Yingming Gao(Institute of Acoustics and Speech Communication, Technische Universität Dresden), Xinyu Zhang(Institute of Acoustics and Speech Communication, TU Dresden), Yi Xu(University College London), Jinsong Zhang(Beijing Language and Culture University) and Peter Birkholz(Institute of Acoustics and Speech Communication, TU Dresden)
Abstract:
The complex f0 variations in continuous speech make it rather difficult to perform automatic recognition of tones in a language like Chinese. In this study, we tested the use of target approximation model (TAM) for continuous tone recognition on two datasets. TAM simulates f0 production from the articulatory point of view and so allow to discover the underlying pitch targets from the surface f0 contour. The f0 contour of each tone represented by 30 equidistant points in the first dataset was simulated by the TAM model.

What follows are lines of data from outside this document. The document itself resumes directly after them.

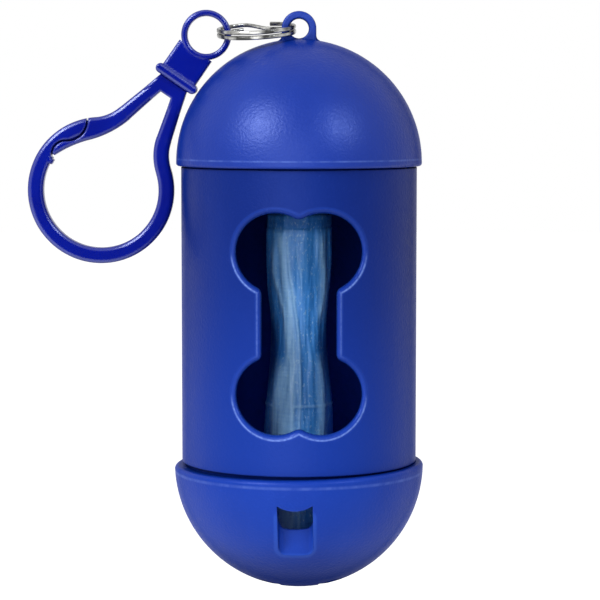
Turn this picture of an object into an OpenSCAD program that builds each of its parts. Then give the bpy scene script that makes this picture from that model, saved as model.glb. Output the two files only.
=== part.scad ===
// Pocket dispenser for a roll of dog waste bags: a tube with a window, two
// push-on caps, a split ring, and a sprung plastic clasp. Millimetres.
// The origin is the centre of the hole in the top cap's loop.
// +Z runs up the case, and the window faces -Y.

/* [Case] */
// Outside diameter of the tube
tube_d = 37.7; // [34:0.1:46]
// Thickness of the tube's wall
tube_wall = 1.55; // [1.2:0.05:2]
// Length of tube that shows between the caps
tube_show = 47.13; // [42:0.01:62]
// How far the top cap stands out past the tube
top_lip = 0.8; // [0.6:0.05:1.6]
// How far the bottom cap stands out past the tube
bottom_lip = 1.2; // [0.9:0.05:1.8]
// Thickness of the top cap's wall
top_wall = 1.9; // [1.5:0.05:2.2]
// Thickness of the bottom cap's wall
bottom_wall = 2.25; // [1.8:0.05:2.6]
// Height of the straight skirt under the top cap's dome
skirt_h = 0.5; // [0.3:0.1:2]
// Radius on the top cap's lower edge
skirt_edge_r = 0.45; // [0.1:0.05:0.5]
// Radius on the bottom cap's upper edge
rim_edge_r = 0.7; // [0.2:0.05:0.8]
// Gap that shows between the tube and the top cap's rim
seam = 0.2; // [0.1:0.05:0.4]

/* [Push fit] */
// Step from the outside of the tube down to the necks in the caps
neck_step = 0.75; // [0.5:0.05:0.9]
// Length of each neck
neck_len = 4.2; // [3:0.1:5]
// Radial clearance between a neck and its socket
push_fit = 0.06; // [0.02:0.01:0.1]
// Room left past the end of a neck
neck_spare = 0.4; // [0.2:0.1:0.6]

/* [Window] */
// Height of the bone-shaped window
window_h = 34.3; // [30:0.1:38]
// Width of the window across its lobes
window_w = 19.5; // [16:0.1:22]
// Width of the window's waist
window_waist = 11.6; // [8:0.1:13]
// Radius of a lobe
lobe_r = 6.1; // [5:0.1:7]
// Radius of the corners between the waist and the lobes
waist_corner_r = 1.1; // [1:0.1:1.6]
// Radius of the crest between two lobes
crest_r = 1.5; // [1.2:0.1:2.5]
// Radius on the window's outer edge
window_edge_r = 0.8; // [0.3:0.05:0.9]
// Height of the window's middle above the tube's
window_shift = -0.13; // [-2:0.01:2]

/* [Front slot] */
// Width of the slot in the bottom cap
slot_w = 5.5; // [4.5:0.1:7]
// Distance from the cap's axis to the slot's back wall
slot_back = 15.8; // [15.2:0.1:16.4]
// Depth of the slot's upper edge below the cap's rim, at the middle
slot_drop = 4.8; // [4.6:0.1:6]
// Radius of the slot's arched upper edge
slot_arch_r = 5; // [4:0.1:9]
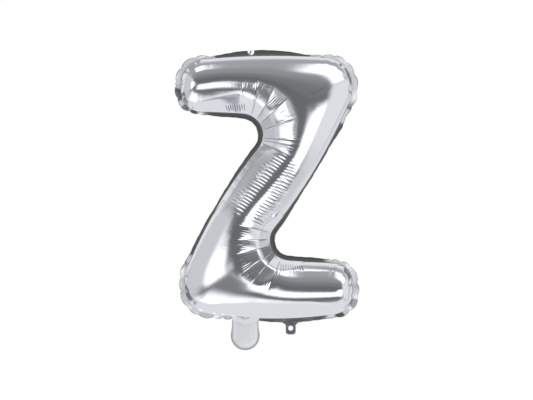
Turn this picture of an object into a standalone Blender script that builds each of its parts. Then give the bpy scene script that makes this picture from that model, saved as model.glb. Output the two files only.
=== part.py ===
"""Letter Z foil balloon, filled with air, at its real size.

Two sheets of metallised film are welded together along the letter's outline and swell
between the welds. Outside the weld runs a flat margin, which puckers round the letter's
ends and corners. A filling tail and a small hanging tab stand below the bottom bar.

The letter is read from the front, looking along +Y, with +X to the right and +Z up.
The origin is the middle of the letter, halfway up its height and in the weld's plane.
"""

import math

import bmesh
import bpy
from mathutils import Vector

MM = 0.001

# The weld's outline, clockwise from the top bar's free end: corner, x, z and radius in mm,
# and how far the edge that follows bows outwards.
CORNERS = (
    ("top_end_upper", -108.0, 161.5, 31.0, 3.0),
    ("top_right", 110.5, 164.5, 36.0, 0.0),
    ("right_shoulder", 109.5, 110.5, 45.0, 6.5),
    ("right_bend", -15.0, -94.0, 26.0, 0.0),
    ("bottom_end_upper", 109.5, -98.5, 25.0, 0.0),
    ("bottom_end_lower", 112.5, -164.0, 27.0, 5.5),
    ("bottom_left", -103.5, -163.0, 34.0, 0.0),
    ("left_shoulder", -103.5, -106.0, 48.0, 6.5),
    ("left_bend", 17.5, 90.5, 28.0, 0.0),
    ("top_end_lower", -109.5, 96.0, 25.0, 0.0),
)

# The two rails that a panel is lofted between, each from the top bar's free end to the
# bottom bar's.
UPPER_RAIL = ("top_end_upper", "top_right", "right_shoulder", "right_bend", "bottom_end_upper")
LOWER_RAIL = ("top_end_lower", "left_bend", "left_shoulder", "bottom_left", "bottom_end_lower")

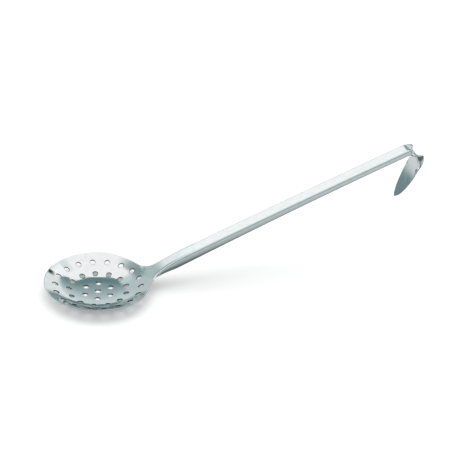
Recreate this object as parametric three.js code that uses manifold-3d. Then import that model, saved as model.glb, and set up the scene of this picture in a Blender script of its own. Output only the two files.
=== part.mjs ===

Using a support vector machine (SVM) to classify tones showed that, compared to the representation by 30 f0 values, the estimated three-dimensional TAM parameters had a comparable performance in characterizing tone patterns. TAM was further tested on the second dataset containing more complex tonal variations. With equal or a fewer number of features, the TAM parameters provided better performance than the coefficients of the cosine transform and a slightly worse performance than the statistical f0 parameters for tone recognition. Furthermore, we investigated BLSTM for modelling the sequential tonal variations, which proved to be more powerful than the SVM classifier. The BLSTM system incorporating TAM and statistical f0 parameters achieved the best accuracy of 87.56%.